QD-LLM evolves prompt embeddings, boosting LLM output diversity by 46%
Tiny 32K-parameter embeddings steer 70B+ LLMs to explore new solutions without retraining
Large Language Models often suffer from mode collapse, generating repetitive outputs that fail to explore valid solution spaces. To address this, researchers present QD-LLM, a parameter-efficient neuroevolution framework that evolves prompt embeddings—compact neural interfaces of only ~32K parameters—to steer frozen LLMs (70B+ parameters) within a Quality-Diversity (QD) optimization framework. This gradient-free approach enables behavioral steering without model fine-tuning, combining semantic and explicit feature characterization with formal coverage bounds (Theorem 1, NMI = 0.08 ± 0.02). Co-evolutionary variation operators, including targeted behavioral mutation via finite-difference gradient estimation, further enhance diversity.

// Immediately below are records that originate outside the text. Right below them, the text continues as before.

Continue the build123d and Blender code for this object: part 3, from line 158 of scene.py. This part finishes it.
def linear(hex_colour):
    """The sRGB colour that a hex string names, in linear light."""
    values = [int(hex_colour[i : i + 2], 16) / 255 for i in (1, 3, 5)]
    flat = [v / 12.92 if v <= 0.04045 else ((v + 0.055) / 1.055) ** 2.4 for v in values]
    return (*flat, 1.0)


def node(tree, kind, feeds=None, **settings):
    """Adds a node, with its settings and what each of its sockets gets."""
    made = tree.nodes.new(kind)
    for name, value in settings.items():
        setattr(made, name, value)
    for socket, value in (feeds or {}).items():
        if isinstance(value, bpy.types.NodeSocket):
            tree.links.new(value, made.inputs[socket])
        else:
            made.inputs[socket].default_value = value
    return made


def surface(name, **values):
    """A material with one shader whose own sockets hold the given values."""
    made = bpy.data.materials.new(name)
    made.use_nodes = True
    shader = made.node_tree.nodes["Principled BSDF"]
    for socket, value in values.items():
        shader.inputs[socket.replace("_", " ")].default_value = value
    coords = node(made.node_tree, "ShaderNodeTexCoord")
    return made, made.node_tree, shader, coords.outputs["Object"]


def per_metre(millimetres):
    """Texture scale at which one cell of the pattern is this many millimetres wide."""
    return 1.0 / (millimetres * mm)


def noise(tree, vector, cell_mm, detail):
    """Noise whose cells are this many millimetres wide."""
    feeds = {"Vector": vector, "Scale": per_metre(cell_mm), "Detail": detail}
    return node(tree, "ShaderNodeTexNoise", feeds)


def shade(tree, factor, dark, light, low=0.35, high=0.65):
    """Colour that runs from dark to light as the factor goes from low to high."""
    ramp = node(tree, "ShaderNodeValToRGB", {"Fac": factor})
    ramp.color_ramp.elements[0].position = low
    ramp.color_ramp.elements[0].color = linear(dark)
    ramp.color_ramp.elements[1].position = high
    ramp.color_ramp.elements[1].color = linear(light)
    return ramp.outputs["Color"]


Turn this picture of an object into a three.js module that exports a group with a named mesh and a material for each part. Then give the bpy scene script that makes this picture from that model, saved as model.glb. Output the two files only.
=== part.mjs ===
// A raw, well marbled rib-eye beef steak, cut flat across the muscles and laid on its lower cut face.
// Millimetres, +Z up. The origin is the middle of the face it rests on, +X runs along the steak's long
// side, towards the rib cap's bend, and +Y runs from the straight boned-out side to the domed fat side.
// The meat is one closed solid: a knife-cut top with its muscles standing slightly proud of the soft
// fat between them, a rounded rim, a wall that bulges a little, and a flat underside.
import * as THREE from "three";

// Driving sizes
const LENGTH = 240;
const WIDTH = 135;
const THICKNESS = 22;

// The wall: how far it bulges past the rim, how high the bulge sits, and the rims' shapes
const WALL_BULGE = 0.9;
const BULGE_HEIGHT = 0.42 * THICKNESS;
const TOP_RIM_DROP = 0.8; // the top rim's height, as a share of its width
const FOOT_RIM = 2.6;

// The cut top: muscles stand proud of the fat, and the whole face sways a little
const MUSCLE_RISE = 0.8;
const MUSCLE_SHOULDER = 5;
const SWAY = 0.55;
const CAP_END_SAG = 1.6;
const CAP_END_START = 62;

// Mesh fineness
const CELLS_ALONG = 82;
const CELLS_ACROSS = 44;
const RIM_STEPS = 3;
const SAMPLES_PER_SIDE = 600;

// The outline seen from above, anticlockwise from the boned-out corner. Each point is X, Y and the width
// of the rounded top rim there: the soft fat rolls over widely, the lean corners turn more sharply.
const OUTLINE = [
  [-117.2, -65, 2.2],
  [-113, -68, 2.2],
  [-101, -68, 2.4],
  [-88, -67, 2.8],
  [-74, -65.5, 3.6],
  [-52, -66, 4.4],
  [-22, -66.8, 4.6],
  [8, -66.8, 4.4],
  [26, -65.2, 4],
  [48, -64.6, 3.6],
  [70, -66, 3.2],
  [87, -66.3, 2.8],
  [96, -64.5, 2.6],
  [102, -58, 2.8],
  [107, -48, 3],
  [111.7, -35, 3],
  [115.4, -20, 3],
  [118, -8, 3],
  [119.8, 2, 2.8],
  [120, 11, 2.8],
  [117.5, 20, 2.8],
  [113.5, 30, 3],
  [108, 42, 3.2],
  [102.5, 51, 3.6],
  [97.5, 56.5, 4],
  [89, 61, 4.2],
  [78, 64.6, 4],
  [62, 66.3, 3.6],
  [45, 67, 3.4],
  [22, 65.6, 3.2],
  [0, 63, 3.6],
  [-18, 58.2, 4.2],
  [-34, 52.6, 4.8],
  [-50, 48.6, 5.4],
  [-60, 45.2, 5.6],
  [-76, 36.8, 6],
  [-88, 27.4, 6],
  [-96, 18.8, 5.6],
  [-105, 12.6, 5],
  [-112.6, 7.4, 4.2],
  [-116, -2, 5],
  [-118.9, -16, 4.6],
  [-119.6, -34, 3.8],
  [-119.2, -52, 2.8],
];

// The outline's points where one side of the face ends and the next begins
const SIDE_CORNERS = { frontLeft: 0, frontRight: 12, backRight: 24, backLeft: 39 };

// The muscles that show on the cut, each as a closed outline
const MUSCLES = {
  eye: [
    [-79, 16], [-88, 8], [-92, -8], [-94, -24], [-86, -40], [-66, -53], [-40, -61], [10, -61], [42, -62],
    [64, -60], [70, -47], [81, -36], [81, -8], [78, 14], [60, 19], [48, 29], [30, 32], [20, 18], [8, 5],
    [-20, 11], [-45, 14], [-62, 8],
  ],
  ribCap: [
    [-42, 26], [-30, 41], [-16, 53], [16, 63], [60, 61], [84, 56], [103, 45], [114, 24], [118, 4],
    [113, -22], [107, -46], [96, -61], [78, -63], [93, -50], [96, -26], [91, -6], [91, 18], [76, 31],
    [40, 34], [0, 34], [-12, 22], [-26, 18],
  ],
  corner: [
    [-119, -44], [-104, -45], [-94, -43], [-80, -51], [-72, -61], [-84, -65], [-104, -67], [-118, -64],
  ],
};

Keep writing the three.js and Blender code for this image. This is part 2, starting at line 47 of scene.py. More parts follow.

On HumanEval (164 problems), MBPP, and creative writing benchmarks, QD-LLM achieves 46.4% higher coverage and 41.4% higher QD-Score than QDAIF (p < 0.001, 30 runs, Vargha-Delaney A = 0.94). The diverse archives produced by QD-LLM demonstrate clear downstream utility: they improve test generation by 34% (uncovering more edge cases) and fine-tuning data quality by 8.3% accuracy gain. The method validates across open-source LLMs including Llama-3-70B and Mistral-Large, establishing prompt embedding evolution as an effective paradigm that bridges neuroevolution and modern LLMs.
- Evolves only ~32K parameters per LLM to steer generation, leaving the 70B+ model frozen and untouched.
- Achieves 46.4% higher coverage and 41.4% higher QD-Score over QDAIF across code and creative writing benchmarks.
- Downstream gains include 34% more edge cases in automated test generation and 8.3% accuracy improvement in fine-tuning data.
Why It Matters
A practical, parameter-efficient fix for LLM mode collapse, boosting diversity without expensive fine-tuning.